▶ **What the exercise asks**
Set down the material exactly as given, please, from its first line through the line that includes "profile = CASING_PROFILE".

▶ **Data extract**
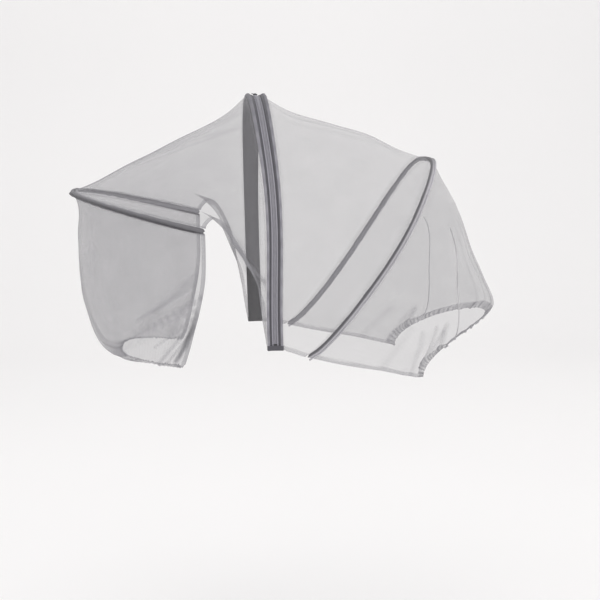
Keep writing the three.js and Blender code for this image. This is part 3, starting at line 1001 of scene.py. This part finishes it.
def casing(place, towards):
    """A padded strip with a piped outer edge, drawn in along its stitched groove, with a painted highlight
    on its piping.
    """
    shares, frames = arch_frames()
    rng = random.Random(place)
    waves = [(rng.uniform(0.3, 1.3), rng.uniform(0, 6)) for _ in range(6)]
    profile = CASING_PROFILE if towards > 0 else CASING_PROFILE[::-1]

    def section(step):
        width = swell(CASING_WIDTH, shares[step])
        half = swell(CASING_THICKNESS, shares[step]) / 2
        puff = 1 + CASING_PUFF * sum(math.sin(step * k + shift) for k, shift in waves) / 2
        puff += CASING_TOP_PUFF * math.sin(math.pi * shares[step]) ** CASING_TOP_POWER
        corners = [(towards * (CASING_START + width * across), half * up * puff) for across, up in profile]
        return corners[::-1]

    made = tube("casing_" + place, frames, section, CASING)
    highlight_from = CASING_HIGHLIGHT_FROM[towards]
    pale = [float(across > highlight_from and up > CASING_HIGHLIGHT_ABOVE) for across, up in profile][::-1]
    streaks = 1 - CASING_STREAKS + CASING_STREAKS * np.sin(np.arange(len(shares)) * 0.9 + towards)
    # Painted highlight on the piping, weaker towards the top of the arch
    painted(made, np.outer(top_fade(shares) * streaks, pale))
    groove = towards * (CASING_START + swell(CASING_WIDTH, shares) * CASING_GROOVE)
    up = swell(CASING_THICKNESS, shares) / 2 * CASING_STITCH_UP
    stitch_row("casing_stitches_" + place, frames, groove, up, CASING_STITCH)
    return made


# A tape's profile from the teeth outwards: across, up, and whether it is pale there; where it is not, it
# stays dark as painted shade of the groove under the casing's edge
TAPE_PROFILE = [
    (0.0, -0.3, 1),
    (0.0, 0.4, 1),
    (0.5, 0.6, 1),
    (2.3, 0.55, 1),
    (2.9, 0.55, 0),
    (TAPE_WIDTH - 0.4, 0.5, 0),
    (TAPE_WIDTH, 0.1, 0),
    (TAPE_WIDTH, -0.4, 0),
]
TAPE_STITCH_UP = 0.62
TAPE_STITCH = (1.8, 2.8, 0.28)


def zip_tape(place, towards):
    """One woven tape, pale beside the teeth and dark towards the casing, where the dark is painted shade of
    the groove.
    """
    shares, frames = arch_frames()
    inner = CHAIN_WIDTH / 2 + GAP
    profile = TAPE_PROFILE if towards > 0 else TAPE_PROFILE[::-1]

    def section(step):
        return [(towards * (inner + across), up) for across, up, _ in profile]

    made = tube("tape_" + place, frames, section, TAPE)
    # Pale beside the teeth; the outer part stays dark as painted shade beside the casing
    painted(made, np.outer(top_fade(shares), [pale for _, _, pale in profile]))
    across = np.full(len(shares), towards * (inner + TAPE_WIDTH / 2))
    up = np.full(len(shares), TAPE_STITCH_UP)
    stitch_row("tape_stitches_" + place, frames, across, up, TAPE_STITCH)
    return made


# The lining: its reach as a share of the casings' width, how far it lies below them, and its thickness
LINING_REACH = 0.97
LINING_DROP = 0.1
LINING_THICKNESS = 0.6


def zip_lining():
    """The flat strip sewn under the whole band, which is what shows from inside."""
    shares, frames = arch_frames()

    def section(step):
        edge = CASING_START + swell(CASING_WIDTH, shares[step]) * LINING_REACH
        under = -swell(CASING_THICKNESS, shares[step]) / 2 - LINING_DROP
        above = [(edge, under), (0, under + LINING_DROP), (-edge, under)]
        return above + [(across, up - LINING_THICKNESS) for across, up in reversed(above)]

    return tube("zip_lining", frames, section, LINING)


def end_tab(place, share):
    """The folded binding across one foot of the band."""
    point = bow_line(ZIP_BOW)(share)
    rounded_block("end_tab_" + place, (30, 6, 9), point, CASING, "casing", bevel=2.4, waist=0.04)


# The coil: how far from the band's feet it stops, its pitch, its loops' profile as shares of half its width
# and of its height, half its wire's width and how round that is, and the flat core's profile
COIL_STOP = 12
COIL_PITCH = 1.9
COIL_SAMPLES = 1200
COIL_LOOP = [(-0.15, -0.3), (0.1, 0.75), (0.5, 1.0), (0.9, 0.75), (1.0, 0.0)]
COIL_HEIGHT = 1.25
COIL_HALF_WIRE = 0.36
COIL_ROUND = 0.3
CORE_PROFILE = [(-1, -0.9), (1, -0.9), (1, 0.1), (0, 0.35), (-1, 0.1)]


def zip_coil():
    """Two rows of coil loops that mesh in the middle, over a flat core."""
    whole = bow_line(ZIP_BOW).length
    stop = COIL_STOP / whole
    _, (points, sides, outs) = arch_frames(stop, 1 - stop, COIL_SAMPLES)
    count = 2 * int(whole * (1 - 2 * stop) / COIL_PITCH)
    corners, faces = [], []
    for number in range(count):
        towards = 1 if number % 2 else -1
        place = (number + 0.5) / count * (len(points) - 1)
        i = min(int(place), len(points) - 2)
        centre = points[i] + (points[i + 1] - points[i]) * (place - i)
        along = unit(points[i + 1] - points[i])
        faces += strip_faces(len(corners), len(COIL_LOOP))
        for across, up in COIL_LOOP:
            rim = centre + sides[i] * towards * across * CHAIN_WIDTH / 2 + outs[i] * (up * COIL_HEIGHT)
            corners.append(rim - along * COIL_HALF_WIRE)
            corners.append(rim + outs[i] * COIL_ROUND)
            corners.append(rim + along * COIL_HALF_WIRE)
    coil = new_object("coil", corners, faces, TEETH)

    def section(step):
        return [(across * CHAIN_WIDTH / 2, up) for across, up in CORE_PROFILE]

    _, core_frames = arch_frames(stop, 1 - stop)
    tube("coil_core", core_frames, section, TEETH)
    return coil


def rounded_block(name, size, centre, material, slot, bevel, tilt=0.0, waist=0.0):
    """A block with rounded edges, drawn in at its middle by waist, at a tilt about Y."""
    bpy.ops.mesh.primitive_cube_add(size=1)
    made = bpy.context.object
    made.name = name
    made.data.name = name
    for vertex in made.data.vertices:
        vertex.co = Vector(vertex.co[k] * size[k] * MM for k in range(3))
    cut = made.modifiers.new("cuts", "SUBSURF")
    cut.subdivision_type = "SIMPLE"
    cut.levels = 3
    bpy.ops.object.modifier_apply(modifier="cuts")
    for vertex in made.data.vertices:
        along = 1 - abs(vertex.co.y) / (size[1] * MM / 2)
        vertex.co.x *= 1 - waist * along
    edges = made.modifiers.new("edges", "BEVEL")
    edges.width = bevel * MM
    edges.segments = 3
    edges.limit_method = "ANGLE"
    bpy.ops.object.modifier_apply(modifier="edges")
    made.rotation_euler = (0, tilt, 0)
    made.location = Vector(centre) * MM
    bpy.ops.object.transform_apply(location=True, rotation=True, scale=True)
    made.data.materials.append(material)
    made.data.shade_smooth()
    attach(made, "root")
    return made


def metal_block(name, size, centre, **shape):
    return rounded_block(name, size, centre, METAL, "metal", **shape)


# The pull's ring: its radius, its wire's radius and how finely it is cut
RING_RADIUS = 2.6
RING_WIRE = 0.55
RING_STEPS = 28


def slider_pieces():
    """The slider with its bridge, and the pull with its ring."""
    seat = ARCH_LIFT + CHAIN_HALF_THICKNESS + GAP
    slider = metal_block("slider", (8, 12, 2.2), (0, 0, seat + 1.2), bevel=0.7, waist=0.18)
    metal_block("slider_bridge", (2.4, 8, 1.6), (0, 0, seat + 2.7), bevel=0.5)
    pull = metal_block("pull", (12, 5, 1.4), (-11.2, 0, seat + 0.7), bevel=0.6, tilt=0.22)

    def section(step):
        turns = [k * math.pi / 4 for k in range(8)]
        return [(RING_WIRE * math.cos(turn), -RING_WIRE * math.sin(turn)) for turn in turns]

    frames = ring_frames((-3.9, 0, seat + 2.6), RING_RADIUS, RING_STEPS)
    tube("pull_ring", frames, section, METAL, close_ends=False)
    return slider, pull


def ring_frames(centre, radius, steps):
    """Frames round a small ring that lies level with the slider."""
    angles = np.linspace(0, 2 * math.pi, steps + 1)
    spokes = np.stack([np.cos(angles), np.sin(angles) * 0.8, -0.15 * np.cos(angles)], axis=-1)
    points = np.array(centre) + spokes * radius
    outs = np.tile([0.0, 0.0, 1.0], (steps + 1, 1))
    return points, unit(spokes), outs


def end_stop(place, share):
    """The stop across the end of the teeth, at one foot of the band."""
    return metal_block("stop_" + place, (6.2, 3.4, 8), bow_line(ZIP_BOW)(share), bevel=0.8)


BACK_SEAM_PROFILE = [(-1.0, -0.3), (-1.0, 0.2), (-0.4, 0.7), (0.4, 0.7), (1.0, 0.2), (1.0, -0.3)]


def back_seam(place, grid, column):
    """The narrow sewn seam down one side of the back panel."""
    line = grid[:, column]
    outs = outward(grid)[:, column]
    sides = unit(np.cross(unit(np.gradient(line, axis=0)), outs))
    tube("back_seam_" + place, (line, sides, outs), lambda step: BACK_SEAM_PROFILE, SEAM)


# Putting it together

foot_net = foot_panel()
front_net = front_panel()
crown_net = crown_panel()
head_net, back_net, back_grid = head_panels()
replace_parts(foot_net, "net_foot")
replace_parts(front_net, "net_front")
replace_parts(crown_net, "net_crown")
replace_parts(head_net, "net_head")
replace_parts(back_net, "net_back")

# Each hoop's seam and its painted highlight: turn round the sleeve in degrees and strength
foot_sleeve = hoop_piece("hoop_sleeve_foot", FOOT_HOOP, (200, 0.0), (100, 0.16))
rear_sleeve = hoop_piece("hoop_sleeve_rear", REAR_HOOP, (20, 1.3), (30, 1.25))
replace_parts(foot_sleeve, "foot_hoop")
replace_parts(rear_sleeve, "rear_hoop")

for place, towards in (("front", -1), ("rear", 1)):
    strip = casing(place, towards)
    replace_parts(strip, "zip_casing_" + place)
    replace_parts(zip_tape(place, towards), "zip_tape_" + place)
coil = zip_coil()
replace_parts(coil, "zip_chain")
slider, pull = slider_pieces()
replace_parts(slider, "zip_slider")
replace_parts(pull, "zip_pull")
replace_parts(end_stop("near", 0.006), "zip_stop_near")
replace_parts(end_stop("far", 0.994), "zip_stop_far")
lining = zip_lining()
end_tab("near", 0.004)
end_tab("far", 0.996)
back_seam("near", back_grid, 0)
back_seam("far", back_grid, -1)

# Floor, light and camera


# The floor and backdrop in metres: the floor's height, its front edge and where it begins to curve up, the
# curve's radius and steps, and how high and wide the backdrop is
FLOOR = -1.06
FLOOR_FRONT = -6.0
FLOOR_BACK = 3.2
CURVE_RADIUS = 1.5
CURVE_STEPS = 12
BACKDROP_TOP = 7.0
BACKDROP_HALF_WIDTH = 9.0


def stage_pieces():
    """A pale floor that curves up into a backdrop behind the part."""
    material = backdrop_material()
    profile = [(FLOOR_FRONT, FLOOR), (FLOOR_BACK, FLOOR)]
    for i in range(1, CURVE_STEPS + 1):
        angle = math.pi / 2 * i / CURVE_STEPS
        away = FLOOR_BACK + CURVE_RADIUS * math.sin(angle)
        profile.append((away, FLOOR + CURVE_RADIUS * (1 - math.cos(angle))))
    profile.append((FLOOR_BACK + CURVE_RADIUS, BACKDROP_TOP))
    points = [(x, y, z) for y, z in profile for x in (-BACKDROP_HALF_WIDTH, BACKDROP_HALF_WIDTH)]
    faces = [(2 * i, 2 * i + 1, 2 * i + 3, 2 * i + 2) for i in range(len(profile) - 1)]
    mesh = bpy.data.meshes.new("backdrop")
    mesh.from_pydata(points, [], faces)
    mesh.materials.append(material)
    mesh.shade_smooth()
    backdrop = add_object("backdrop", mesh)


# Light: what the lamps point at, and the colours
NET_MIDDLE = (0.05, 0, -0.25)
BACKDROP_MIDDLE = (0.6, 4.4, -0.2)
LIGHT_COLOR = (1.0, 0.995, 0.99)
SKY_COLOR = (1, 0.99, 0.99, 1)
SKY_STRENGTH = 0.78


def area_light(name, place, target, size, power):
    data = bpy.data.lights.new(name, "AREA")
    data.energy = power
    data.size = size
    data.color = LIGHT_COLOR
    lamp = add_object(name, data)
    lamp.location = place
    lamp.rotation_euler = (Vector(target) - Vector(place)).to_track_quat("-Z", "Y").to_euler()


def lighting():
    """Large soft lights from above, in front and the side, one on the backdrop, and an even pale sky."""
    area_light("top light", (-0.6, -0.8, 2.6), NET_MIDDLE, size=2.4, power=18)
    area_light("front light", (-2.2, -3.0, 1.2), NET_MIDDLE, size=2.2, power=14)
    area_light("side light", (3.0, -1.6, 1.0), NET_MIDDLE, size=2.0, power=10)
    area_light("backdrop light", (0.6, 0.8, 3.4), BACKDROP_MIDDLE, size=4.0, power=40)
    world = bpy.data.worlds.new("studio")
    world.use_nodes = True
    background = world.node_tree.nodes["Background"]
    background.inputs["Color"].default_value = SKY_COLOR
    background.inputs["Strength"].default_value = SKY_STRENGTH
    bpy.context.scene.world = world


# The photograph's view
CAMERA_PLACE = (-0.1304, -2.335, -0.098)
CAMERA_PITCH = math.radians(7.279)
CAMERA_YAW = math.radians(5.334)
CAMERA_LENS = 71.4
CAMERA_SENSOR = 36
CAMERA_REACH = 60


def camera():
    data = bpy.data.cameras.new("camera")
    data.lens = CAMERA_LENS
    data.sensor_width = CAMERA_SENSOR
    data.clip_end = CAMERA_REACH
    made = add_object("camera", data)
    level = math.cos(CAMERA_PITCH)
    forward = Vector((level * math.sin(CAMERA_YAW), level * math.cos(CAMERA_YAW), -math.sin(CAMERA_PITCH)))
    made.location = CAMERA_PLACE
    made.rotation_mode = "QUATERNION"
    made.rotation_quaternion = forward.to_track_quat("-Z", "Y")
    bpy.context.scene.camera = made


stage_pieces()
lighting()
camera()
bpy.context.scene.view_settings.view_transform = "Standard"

▶ **Response to this exercise**
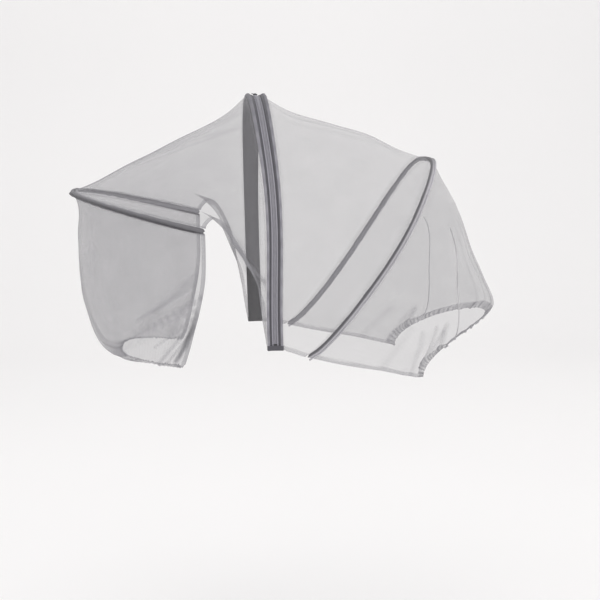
Keep writing the three.js and Blender code for this image. This is part 3, starting at line 1001 of scene.py. This part finishes it.
def casing(place, towards):
    """A padded strip with a piped outer edge, drawn in along its stitched groove, with a painted highlight
    on its piping.
    """
    shares, frames = arch_frames()
    rng = random.Random(place)
    waves = [(rng.uniform(0.3, 1.3), rng.uniform(0, 6)) for _ in range(6)]
    profile = CASING_PROFILE if towards > 0 else CASING_PROFILE[::-1]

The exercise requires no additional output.